Kirkpatrick responded “that C-67 spoke to the world, while Belhar speaks to the church.” The church “doesn’t have a leg to stand on if we don’t witness to reconciliation within the church as well as outside,” he said, citing Martin Luther King Jr.’s frequent comment that “the most segregated hour of the week is Sunday morning at 11:00.”
The Rev. Kerri Allen, a corresponding member of the board and Ph.D. student in theology and ethics at Garrett-Evangelical Theological Seminary, said, “In my 30 something years of life, I feel that since [President Barack] Obama was elected the country is much more expressive in its racism.

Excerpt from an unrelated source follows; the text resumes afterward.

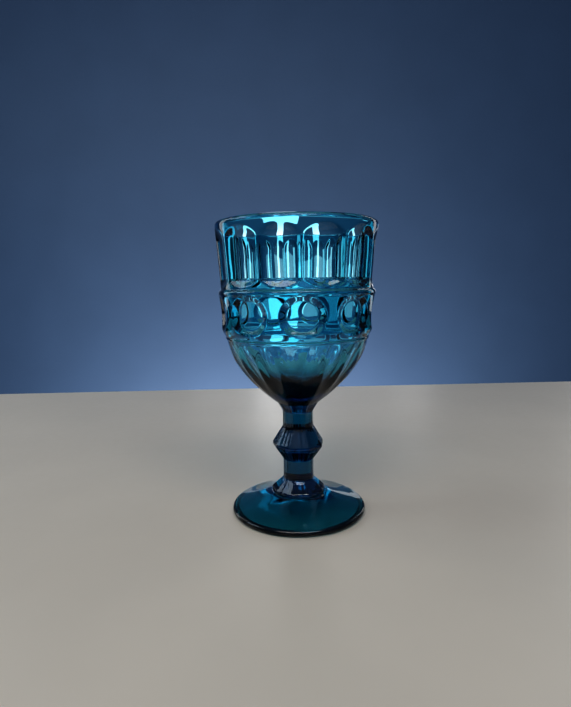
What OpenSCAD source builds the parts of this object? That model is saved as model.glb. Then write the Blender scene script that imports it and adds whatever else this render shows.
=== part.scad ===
// Water goblet in pressed coloured glass, in millimetres.
// Three glass pieces are fused face to face: a panelled bowl, a nine-sided stem and a round foot.
// +Z points up, and the origin is the centre of the ring that the foot rests on.

/* [Foot] */
// Outer radius of the foot
foot_r = 38.8; // [34:0.1:44]
// Height of the foot where the stem stands on it
foot_h = 11.5; // [10:0.1:14]
// Thickness of the foot at its rounded edge
foot_edge_t = 3.8; // [3:0.1:4.6]
// Radius of the sweep of the foot's upper face, in section
foot_sweep_r = 70; // [50:1:140]
// Width of the flat ring that the foot rests on
rest_ring_w = 3.5; // [2:0.1:6]
// Height of the hollow under the foot
foot_hollow_h = 5; // [2:0.1:6]

/* [Stem] */
// Height of the stem
stem_h = 52.5; // [46:0.5:62]
// Number of flat sides round the stem
stem_sides = 9; // [6:1:12]
// Radius of the shaft, to its corners
shaft_r = 9; // [7:0.1:11]
// Radius of the stem's plinth, to its corners
plinth_r = 15.6; // [13:0.1:18]
// Height of the upright edge of the plinth
plinth_h = 1.8; // [1:0.1:3]
// Height of the slope from the plinth up to the shaft
plinth_slope_h = 6; // [3:0.1:9]
// Radius of the knop, to its corners
knop_r = 15.1; // [12:0.1:18]
// Height of the knop's widest part above the foot
knop_h = 28.1; // [25:0.1:31]
// Height of the upright edge round the knop
knop_edge_h = 1.4; // [0.6:0.1:3]
// Height of the slope under the knop
knop_under_h = 8.4; // [6:0.1:11]
// Height of the slope on top of the knop
knop_over_h = 9.8; // [7:0.1:12]
// Radius of the capital under the bowl, to its corners
capital_r = 12.2; // [11.6:0.1:15]
// Height of the slope under the capital
capital_slope_h = 5; // [3:0.1:7]

/* [Bowl] */
// Height of the fluted cup, from the stem to the band
cup_h = 38; // [35:0.5:44]
// Radius of the cup where it meets the band
cup_r = 39.7; // [38:0.1:42]
// Height of the band round the bowl
band_h = 26.7; // [25:0.1:32]
// Height of the panelled wall, from the band to the rim
wall_h = 36.3; // [32:0.1:46]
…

“This is demonstrated in an increase in the number of racially motivated hate crimes in the U.S.,” she said, “and doesn't begin to deal with the more covert ways that racism operates.”
Belhar—in its ringing call to unity, justice and reconciliation—lists a number of core messages, Kirkpatrick said, including:
- Affirmation of the Trinity—it ends with affirmation that Jesus is Lord
- Unity is a gift and obligation for the church of Jesus Christ
- That this unity must become visible so that the world may believe that separation, enmity and hatred between people and groups is sin which Christ has already conquered
- This unity of the people of God must be manifested and be active in a variety of ways
- That this unity can be established only in freedom and not under constraint
- Rejection of any doctrine that sanctions in the name of the gospel the forced separation of people, specifically on racial grounds.
As with the Confession of Belhar in 1986, the special committee’s recommendation includes an “accompanying letter.” It states, in part:
“The Presbyterian Church (U.S.A.) is again facing a critical time in its history. We are rent apart by division and schism, we have yet to confront directly and confess the racism that has been a significant force in our own history, and we have shown a failure of resolve to make courageous stands for justice.”
Noted General Assembly Stated Clerk Gradye Parsons: “Belhar is not a memorial to apartheid, but a response to present reality.”